More information can be found at: www.kpaulsen.com and https://history-of-art.osu.edu/people/paulsen.20

1 March, 2018 | 5:00–6:30 PM | BCNM Commons, 340 Moffitt Undergraduate Library

The Software Arts

with Warren Sack
In partnership with CSTMS

Warren Sack is a media theorist, software designer, and artist whose work explores theories and designs for online public space and public discussion. He is Chair and Professor of Film + Digital Media at the University of California, Santa Cruz where he teaches digital arts and digital studies. He has been a visiting professor in France at Sciences Po, the Fondation Maison des sciences de l'homme, and Télécom ParisTech.
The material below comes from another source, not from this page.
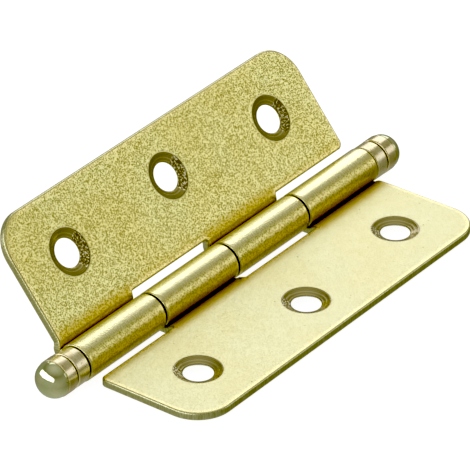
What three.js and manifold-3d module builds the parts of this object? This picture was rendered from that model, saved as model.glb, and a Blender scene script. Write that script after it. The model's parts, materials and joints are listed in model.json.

His artwork has been exhibited by SFMOMA (San Francisco), the Whitney Museum of American Art (New York), the New Museum of Contemporary Art (New York), the Walker Art Center (Minneapolis), and the ZKM (Karlsruhe, Germany). His scholarship and research has been supported by the Paris Institute for Advanced Study, the American Council of Learned Societies, the Sunlight Foundation, and the National Science Foundation. Warren received his PhD from the MIT Media Lab and was an undergraduate at Yale College. The subject of his talk will be The Software Arts, a book manuscript for the MIT Press "Software Studies" series.